4 slices of chicken breast butterflied and thinned (not too thin)
1 stick of margarine room temperature
1-1 frozen cubes of frozen parsley, basil, dill and garlic (you can also use only one flavor, I like the mixed herbs)

Coating
3T mayonnaise mixed with a few drops of hot water and some garlic powder
Choice of breading: I used pretzel crumbs,but you can use corn flake crumbs, panko or bread crumbs 

Instructions:
Preheat oven to 375 degrees
Prepare a greased 9x13 pan
Lay out chicken cutlets on a clean surface make sure its dry
Mix the room temperature margarine with the herb and garlic cubes (if you are in a rush, just microwave margarine and herbs together for 30seconds)
Spread a light layer of your herb mixture on each cutlet and roll them up.
Prepare your breading station: dip each rollup first in mayo, than in your crumbs and place it on the greased pan.
Bake it for 25 min covered and uncover for 5 minutes.
Let it rest for 5 minutes before slicing.

Grilled polenta
Shhhhhhhhhh, dont tell anyone, but they sell pre-cooked, ready to serve polenta loafs in the grocery. All you have to do is buy it, slice it, grill eat and enjoy it!

Corn salsa

1 small can of white and yellow corn (or use regular yellow corn)
2 scallions
2 tomatoes
1 green pepper
Optional: chopped parsley or cilantro
Olive oil (I love flavored olive oil)
salt and pepper to taste

Instructions
Cut all vegetables in small pieces amd mix with olive oil and spices! Cant get any easier than that, right?


Bon appetite!


Cream of broccoli and cauliflower soup

Cream of broccoli and cauliflower soup




Ingredients:

2T oil
1 large onion or 1 leek finely chopped
1 pkg (16oz) frozen winter mix vegetables (broccoli and cauliflower florets)
1 small idaho potato
4 cups vegetable stock (I make my own, will share recipe in a different post) or 4 cups water mixed with 2T soup mix
1/2 cup coffee creamer(optional for extra creaminess)
salt and pepper to taste

Instructions:
In a large pot heat oil and cook onion or leek until tender over medium high heat. Add potato and toss to coat with oil and onion mixture. Add warm stock and bring to a simmer, stir in broccoli and cauliflower mix and return to a simmer for approximately 30 minutes or until vegetables are tender. Remove pot from heat and puree soup with immersion blender or in food processor. For even more creamier texture (and more calories) add cream and mix well, season to taste and serve warm. Garnish it with fresh parsley or dill and finely chopped scallion.





Bon appetite!



Crispy Kale "Chips"

Crispy Kale "Chips"



Ingredients
1 head kale, washed, checked  and thoroughly dried
2 tablespoons olive oil ( I like to use the flavored ones)
Sea salt for sprinkling

Directions
Preheat the oven to 275 degrees F.


Remove the ribs from the kale and cut them into 1 1/2-inch pieces. Lay on a greased baking sheet and toss with the olive oil and sprinkle with salt.

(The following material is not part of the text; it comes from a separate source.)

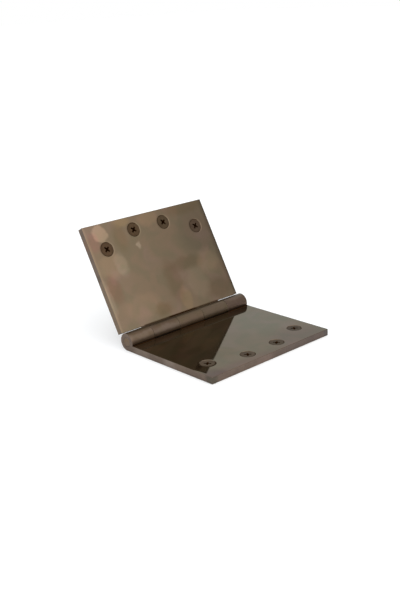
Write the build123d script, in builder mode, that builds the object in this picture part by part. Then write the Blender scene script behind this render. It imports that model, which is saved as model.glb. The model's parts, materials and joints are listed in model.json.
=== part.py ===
from build123d import *
import os
from math import radians, tan

# Wide throw hinge: two broad solid plates that turn on one flush pin.
#
# Millimetres. The fixed leaf lies flat on its back and the swing leaf stands open above it.
# The origin is the centre of the fixed leaf's back face. +X runs along the pin, +Y from the
# fixed leaf's free edge towards the pin, and +Z out of the fixed leaf's inner face.

# Whole hinge
hinge_length = 100.0  # along the pin
leaf_reach = 76.0  # from the pin's axis to the free edge of either leaf
leaf_thickness = 4.2
barrel_diameter = 11.2
opening_angle = 118.6  # between the inner faces as the hinge stands: 0 is closed, 180 flat
edge_rounding = 0.25  # where polishing has broken the outer edges

# Knuckles
middle_knuckle_length = 21.0
side_knuckle_length = 21.5
knuckle_gap = 0.15  # between the ends of two neighbouring knuckles
knuckle_rounding = 0.12
barrel_relief = 0.55  # from the barrel to a leaf's edge where the other leaf's knuckle turns
middle_relief = 0.25  # the same at the middle knuckle, where no light shows past the barrel

# Pin
pin_diameter = 6.0
pin_running_clearance = 0.04  # on the radius, in the swing leaf's knuckles
pin_end_chamfer = 0.2

# Screw holes, in a shallow arc along the free edge of each leaf
end_hole_inset = 12.5  # from the leaf's ends
outer_hole_inset = 17.0  # from the free edge
inner_hole_inset = 9.0
countersink_diameter = 9.7
countersink_angle = 90.0

# Screws
screw_diameter = 4.8
screw_hole_clearance = 0.2  # on the radius
screw_head_diameter = 9.2
screw_head_rim = 0.15
screw_end_inset = 0.3  # how far the screw's end stays inside the leaf's back
screw_end_chamfer = 0.4
cross_width = 4.5
cross_slot = 1.15
cross_core = 2.2  # the square where the slots meet, its corners in line with them
cross_depth = 2.2
cross_taper = 26.5  # slope of the slots' ends from the screw's axis
cross_turns = (40.0, 47.0, 36.0, 51.0)  # how far each screw was turned as it was driven

barrel_radius = barrel_diameter / 2
pin_radius = pin_diameter / 2

# Heights on a leaf's plane, whose z is 0 at the pin's axis
back_face_height = -barrel_radius
inner_face_height = back_face_height + leaf_thickness

# Where each leaf is cut away for the other's knuckles: from and to along the pin, and the relief
barrel_end = hinge_length / 2
middle_split = middle_knuckle_length / 2
side_split = middle_split + side_knuckle_length
half_gap = knuckle_gap / 2
fixed_leaf_slots = (
    (-side_split - half_gap, -middle_split + half_gap, barrel_relief),
    (middle_split - half_gap, side_split + half_gap, barrel_relief),
)
swing_leaf_slots = (
    (-barrel_end, -side_split + half_gap, barrel_relief),
    (-middle_split - half_gap, middle_split + half_gap, middle_relief),
    (side_split - half_gap, barrel_end, barrel_relief),
)

# A leaf's plane has its origin at the middle of the pin, x along the pin, y towards the leaf's
# free edge and z out of the leaf's inner face.
pin_middle = Vector(0, leaf_reach / 2, barrel_radius)
fixed_plane = Plane(origin=pin_middle, x_dir=(-1, 0, 0), z_dir=(0, 0, 1))
flat_open_plane = Plane(origin=pin_middle, x_dir=(1, 0, 0), z_dir=(0, 0, 1))
swing_plane = flat_open_plane.rotated((180 - opening_angle, 0, 0))

# A countersunk head stops where the countersink is as wide as the head
cone_slope = tan(radians(countersink_angle / 2))
head_seat_depth = (countersink_diameter - screw_head_diameter) / 2 / cone_slope
head_top_depth = head_seat_depth - screw_head_rim
head_cone_height = (screw_head_diameter - screw_diameter) / 2 / cone_slope


def hole_planes(leaf_plane):
    """The planes of a leaf's countersinks, on its inner face, in order along +X."""
    insets = (outer_hole_inset, inner_hole_inset, inner_hole_inset, outer_hole_inset)
    first_hole = end_hole_inset - barrel_end
    pitch = -2 * first_hole / (len(insets) - 1)
    planes = []
    for i, inset in enumerate(insets):
        place = Location((first_hole + i * pitch, leaf_reach - inset, inner_face_height))
        planes.append(leaf_plane.moved(place))
    return sorted(planes, key=lambda plane: plane.origin.X)


def make_leaf(plane, slots, bore_radius):
    """One solid leaf: its plate and knuckles, slotted where the other leaf's knuckles turn."""
    with BuildPart() as leaf:
        with BuildSketch(plane.moved(Plane.YZ)):
            Circle(barrel_radius)
            with Locations((0, back_face_height)):
                Rectangle(leaf_reach, leaf_thickness, align=(Align.MIN, Align.MIN))
        extrude(amount=barrel_end, both=True)

        with BuildSketch(plane):
            for start, end, relief in slots:
                with Locations(((start + end) / 2, 0)):
                    Rectangle(end - start, 2 * (barrel_radius + relief))
        extrude(amount=barrel_diameter, both=True, mode=Mode.SUBTRACT)

        # Polished edges, all round the plate's ends and free edge, then on the knuckles' ends
        end_faces = leaf.faces().filter_by(Axis.X).group_by(Axis.X)
        free_face = leaf.faces().sort_by(Axis(plane.origin, plane.y_dir))[-1]
        fillet(set(end_faces[0].edges() + end_faces[-1].edges() + free_face.edges()), edge_rounding)
        inner_ends = leaf.faces().filter_by(Axis.X).group_by(Axis.X)[1:-1]
        for ends in inner_ends:
            fillet(ends.edges().filter_by(GeomType.CIRCLE), knuckle_rounding)

        with BuildSketch(plane.moved(Plane.YZ)):
            Circle(bore_radius)
        extrude(amount=barrel_end, both=True, mode=Mode.SUBTRACT)

        with Locations(hole_planes(plane)):
            CounterSinkHole(
                screw_diameter / 2 + screw_hole_clearance,
                countersink_diameter / 2,
                depth=leaf_thickness,
                counter_sink_angle=countersink_angle,
            )
    return leaf


def make_cross(plane):
    """The room that a cross recess takes below a plane: two slots that meet in a fuller core."""
    with BuildPart() as cross:
        with BuildSketch(plane):
            Rectangle(cross_width, cross_slot)
            Rectangle(cross_slot, cross_width)
            Rectangle(cross_core, cross_core, rotation=45)
        extrude(amount=-cross_depth)
        with Locations(plane):
            Cone(
                cross_width / 2 - cross_depth * tan(radians(cross_taper)),
                cross_width / 2,
                cross_depth,
                align=(Align.CENTER, Align.CENTER, Align.MAX),
                mode=Mode.INTERSECT,
            )
    return cross


def make_screw(seat, turn):
    """One countersunk screw in a hole, its end inside the leaf's back."""
    end_depth = leaf_thickness - screw_end_inset
    screw_radius = screw_diameter / 2
    cross = make_cross(seat.offset(-head_top_depth).moved(Rotation(0, 0, turn)))
    with BuildPart() as screw:
        with BuildSketch(seat.moved(Plane.XZ)):
            with BuildLine():
                Polyline(
                    (0, -head_top_depth),
                    (screw_head_diameter / 2, -head_top_depth),
                    (screw_head_diameter / 2, -head_seat_depth),
                    (screw_radius, -head_seat_depth - head_cone_height),
                    (screw_radius, -end_depth + screw_end_chamfer),
                    (screw_radius - screw_end_chamfer, -end_depth),
                    (0, -end_depth),
                    close=True,
                )
            make_face()
        revolve(axis=Axis(seat.origin, seat.z_dir))
        add(cross.part, mode=Mode.SUBTRACT)
    return screw


os.makedirs("parts", exist_ok=True)

fixed_leaf = make_leaf(fixed_plane, fixed_leaf_slots, pin_radius)
fixed_leaf.part.label = "fixed_leaf"
export_step(fixed_leaf.part, "parts/fixed_leaf.step")

swing_leaf = make_leaf(swing_plane, swing_leaf_slots, pin_radius + pin_running_clearance)
swing_leaf.part.label = "swing_leaf"
export_step(swing_leaf.part, "parts/swing_leaf.step")

with BuildPart() as hinge_pin:
    with BuildSketch(Plane.YZ.offset(-barrel_end)):
        with Locations((pin_middle.Y, pin_middle.Z)):
            Circle(pin_radius)
    extrude(amount=hinge_length)
    chamfer(hinge_pin.edges().filter_by(GeomType.CIRCLE), pin_end_chamfer)
hinge_pin.part.label = "hinge_pin"
export_step(hinge_pin.part, "parts/hinge_pin.step")

for leaf_name, leaf_plane in (("fixed", fixed_plane), ("swing", swing_plane)):
    for number, (seat, turn) in enumerate(zip(hole_planes(leaf_plane), cross_turns), start=1):
        screw = make_screw(seat, turn)
        screw.part.label = f"{leaf_name}_screw_{number}"
        export_step(screw.part, f"parts/{leaf_name}_screw_{number}.step")
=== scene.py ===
import json
from math import pi, radians
from typing import NamedTuple

import bpy
from mathutils import Matrix, Vector


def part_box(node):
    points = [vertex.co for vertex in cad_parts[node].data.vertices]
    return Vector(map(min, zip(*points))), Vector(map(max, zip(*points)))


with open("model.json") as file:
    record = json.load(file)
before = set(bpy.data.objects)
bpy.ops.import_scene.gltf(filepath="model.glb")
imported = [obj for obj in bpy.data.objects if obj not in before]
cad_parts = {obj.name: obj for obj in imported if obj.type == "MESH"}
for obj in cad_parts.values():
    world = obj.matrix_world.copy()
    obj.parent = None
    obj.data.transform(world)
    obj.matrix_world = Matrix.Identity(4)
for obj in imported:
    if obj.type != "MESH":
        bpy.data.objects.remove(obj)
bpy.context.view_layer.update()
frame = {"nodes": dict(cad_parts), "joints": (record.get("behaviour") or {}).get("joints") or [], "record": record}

# The wide throw hinge's finishes, light and camera.
#
# Metres, in the frame of the hinge: the pin runs along X, and the fixed leaf lies flat on the
# floor with its back at z = 0. Shaders work in millimetres. On each leaf, "along" is the place
# along the pin from its middle, "out" the distance from the pin's axis towards the leaf's free
# edge, and "above" the height over the pin's axis, out of the leaf's inner face. A pair whose
# name ends in "span" says where something begins and where it is full.

# Camera, at the photograph's viewing angle
camera_place = Vector((-0.3627, -0.3783, 0.2085))
camera_heading = 42.0  # turned from +Y towards +X
camera_dip = 18.92  # below the horizon
camera_roll = 2.66
lens_length = 54.43
sensor_length = 36.0  # along the picture's long side

# Metal: colour seen face on, and the tint of its glancing reflections
brown_bronze = (0.182, 0.130, 0.085)
olive_bronze = (0.162, 0.125, 0.080)
pink_bronze = (0.196, 0.135, 0.097)
edge_bronze = (0.150, 0.112, 0.088)
barrel_bronze = (0.112, 0.078, 0.052)
barrel_pink_bronze = (0.119, 0.081, 0.058)
pin_brown = (0.156, 0.108, 0.068)
head_bronze = (0.092, 0.060, 0.035)
# Painted shade: a dark brown laid into creases, on slots' sides and in screw heads' recesses and rims
painted_shade = (0.024, 0.008, 0.001)
glancing_tint = (0.71, 0.74, 0.72)
face_roughness = 0.045
edge_roughness = 0.24
barrel_roughness = 0.36
head_roughness = 0.50
pin_roughness = 0.28
painted_shade_roughness = 0.70


class Clouds(NamedTuple):
    """Soft clouds: how wide they are, in millimetres, and the noise that shapes them."""

    size: float
    start: float  # the height of the noise, from 0 to 1, where a cloud begins
    end: float  # and where it is full
    detail: float = 3.0
    roughness: float = 0.5
    distortion: float = 0.0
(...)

Bake until crisp, turning the pieces halfway through, about 20 minutes.


 Serve as garnish or just enjoy it as the ultimate healthy snack. (Kale is very high in beta carotene, vitamin K, vitamin C, and rich in calcium)


Bon appetite!


Fun fact: Store bought  kale chips is about $4-5 for a 3oz bag, our recipe costs less than $2 that makes at least 16oz of kale chips! Don't you feel rich now?